Even in the marketing world, many people don’t have their facts straight when it comes to brand extensions. First, let me offer a simple definition: A brand extension leverages a well known brand name in one category to launch a new product in a different category.
As a quick example, you might associate the Sun-Maid name with raisins, but the brand extended into a whole new category with the introduction of Sun-Maid Raisin Bread.
Let’s take a closer look at the three components that make up my definition of brand extension:
1. It’s a new product. This is the most obvious one, but it bears repeating that you can’t just change the product name and/or packaging and call it a brand extension.
2. It uses the name of a well known brand. You can’t launch a successful brand extension unless people already know your brand’s name. One client tapped us to help extend a sauce brand named Crosse and Blackwell, but our research showed people either didn’t recognize the name or confused it with Black & Decker power tools.

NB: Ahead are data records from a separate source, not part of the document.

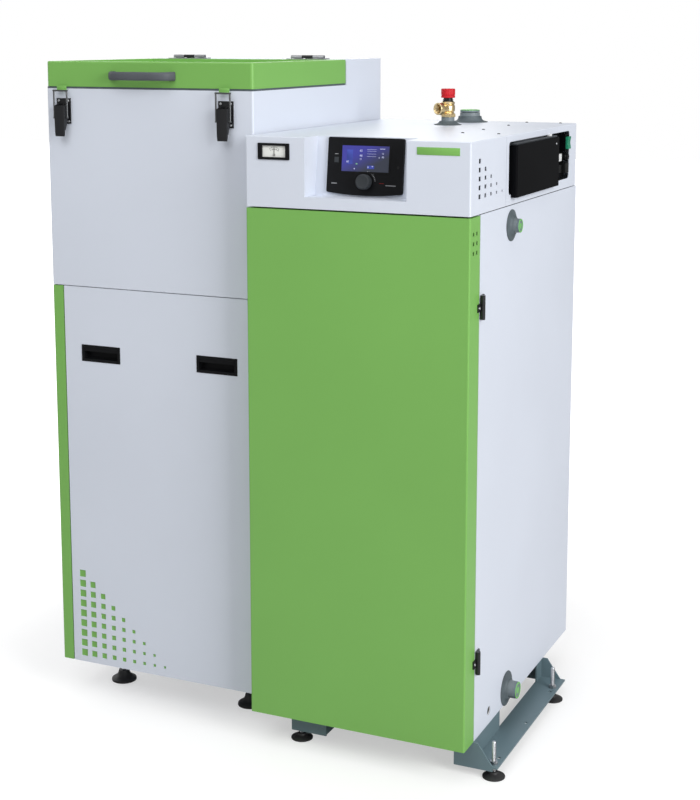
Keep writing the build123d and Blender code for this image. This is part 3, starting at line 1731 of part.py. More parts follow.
with BuildPart() as latch_keepers:
    for x in latch_centres:
        block(
            (x - keeper_half, x + keeper_half),
            (lid_front - 1.5, lid_front),
            (lid_bottom + 2, lid_bottom + 26),
        )
        block(
            (x - keeper_half, x + keeper_half),
            (lid_front - keeper_reach, lid_front),
            (lid_bottom + 2, lid_bottom + 3.5),
        )
        block(
            (x - keeper_half, x + keeper_half),
            (lid_front - keeper_reach, lid_front - keeper_reach + 1.5),
            (bail_top_z - 1, lid_bottom + 3.5),
        )
pieces["latch_keepers"] = latch_keepers

# Lid hinges: leaf and outer knuckles on the lid, leaf, middle knuckle and pin on the head
lid_hinge_centres = (hopper_left + 83.5, hopper_right - 88.5)
lid_hinge_width = 77.0
lid_knuckle = 4.0
lid_pin = 2.0
lid_leaf = 1.5
lid_leaf_reach = 26.0
lid_axis_y = lid_rear + lid_rear_gap / 2
lid_axis_z = head_top + lid_knuckle + seat_gap
third = lid_hinge_width / 3

with BuildPart() as lid_hinge_leaves:
    for x in lid_hinge_centres:
        for step in (0, 2):
            start = x - lid_hinge_width / 2 + step * third + running
            length = third - 2 * running
            rod((start, lid_axis_y, lid_axis_z), (1, 0, 0), lid_knuckle, length)
            block(
                (start, start + length),
                (lid_axis_y - lid_leaf_reach, lid_axis_y),
                (lid_top + seat_gap, lid_top + seat_gap + lid_leaf),
            )
        block(
            (x - lid_hinge_width / 2 + running, x + lid_hinge_width / 2 - running),
            (lid_axis_y - lid_leaf_reach, lid_axis_y - lid_knuckle - 1),
            (lid_top, lid_top + lid_leaf),
        )
        rod(
            (x - lid_hinge_width, lid_axis_y, lid_axis_z),
            (1, 0, 0),
            lid_pin + running,
            2 * lid_hinge_width,
            mode=Mode.SUBTRACT,
        )
pieces["lid_hinge_leaves"] = lid_hinge_leaves

with BuildPart() as lid_hinge_bases:
    for x in lid_hinge_centres:
        start = x - lid_hinge_width / 2 + third + running
        length = third - 2 * running
        rod((start, lid_axis_y, lid_axis_z), (1, 0, 0), lid_knuckle, length)
        block(
            (start, start + length),
            (lid_axis_y, lid_axis_y + lid_leaf_reach),
            (head_top, head_top + lid_leaf),
        )
        block(
            (x - lid_hinge_width / 2, x + lid_hinge_width / 2),
            (lid_axis_y + lid_knuckle + 1, lid_axis_y + lid_leaf_reach),
            (head_top, head_top + lid_leaf),
        )
        rod((x - lid_hinge_width / 2, lid_axis_y, lid_axis_z), (1, 0, 0), lid_pin, lid_hinge_width)
pieces["lid_hinge_bases"] = lid_hinge_bases

for label, builder in pieces.items():
    builder.part.label = label
    export_step(builder.part, f"parts/{label}.step")
print(len(pieces), "pieces written")
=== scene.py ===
import json
import math

import bmesh
import bpy
from mathutils import Matrix, Vector


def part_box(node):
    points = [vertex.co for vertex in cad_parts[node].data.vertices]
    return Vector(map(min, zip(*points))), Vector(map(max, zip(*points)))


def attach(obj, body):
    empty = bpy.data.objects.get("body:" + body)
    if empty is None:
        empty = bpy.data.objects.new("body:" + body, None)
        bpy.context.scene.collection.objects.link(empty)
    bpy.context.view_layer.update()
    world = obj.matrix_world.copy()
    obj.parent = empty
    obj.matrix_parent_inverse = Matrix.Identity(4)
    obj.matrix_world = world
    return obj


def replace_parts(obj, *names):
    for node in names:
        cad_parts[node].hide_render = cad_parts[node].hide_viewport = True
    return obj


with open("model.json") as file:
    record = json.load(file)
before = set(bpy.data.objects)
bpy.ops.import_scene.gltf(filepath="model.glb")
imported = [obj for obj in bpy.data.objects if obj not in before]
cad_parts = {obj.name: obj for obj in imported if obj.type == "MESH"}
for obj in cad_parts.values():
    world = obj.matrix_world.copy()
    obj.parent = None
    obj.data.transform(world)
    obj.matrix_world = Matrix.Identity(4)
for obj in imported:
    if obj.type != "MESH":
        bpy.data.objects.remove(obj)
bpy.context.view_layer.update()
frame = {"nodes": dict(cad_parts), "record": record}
NODES = frame["nodes"]

# Lengths below are in millimetres, and MM turns them into metres
MM = 0.001
RIGHT = (1, 0, 0)
UP = (0, 0, 1)
FORWARD = (0, -1, 0)

# Places that several parts share
side_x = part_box("right_side_panel")[1].x
unit_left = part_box("top_cover")[0].x
unit_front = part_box("front_hood")[0].y
cover_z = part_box("top_cover")[1].z
screen_low, screen_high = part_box("controller_screen")
knob_low, knob_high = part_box("controller_knob")
knob_centre = (knob_low + knob_high) / 2
valve_low, valve_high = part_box("safety_valve_body")
cap_low, cap_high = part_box("safety_valve_cap")
valve_axis = Vector(((cap_low.x + cap_high.x) / 2, (cap_low.y + cap_high.y) / 2, 0))

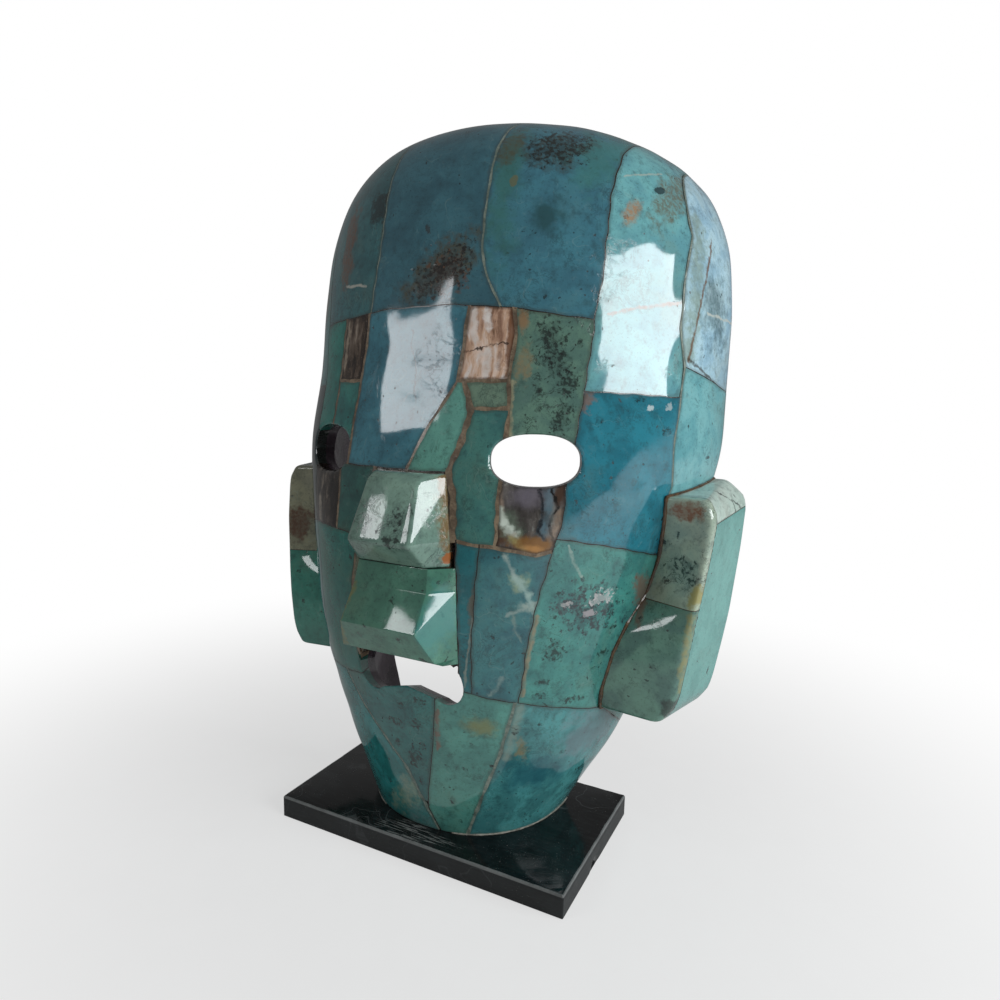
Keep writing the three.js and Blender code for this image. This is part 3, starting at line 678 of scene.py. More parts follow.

3. The brand should have leverage with consumers in the new category. We discovered that the people who buy Snickers candy bars, for instance, aren’t necessarily the same people who buy ice cream bars. So how would Snickers Ice Cream Bars go over? It depends on what ice cream bar lovers know and think about Snickers. Take the time to research what if any leverage your brand name brings to a new category.
Ultimately, making the leap into new category is always a risk. Why should anyone switch to a new and untested product? That’s why a brand extension (like any other new product) must provide a strong reason why the consumer should prefer your product to what they buy now.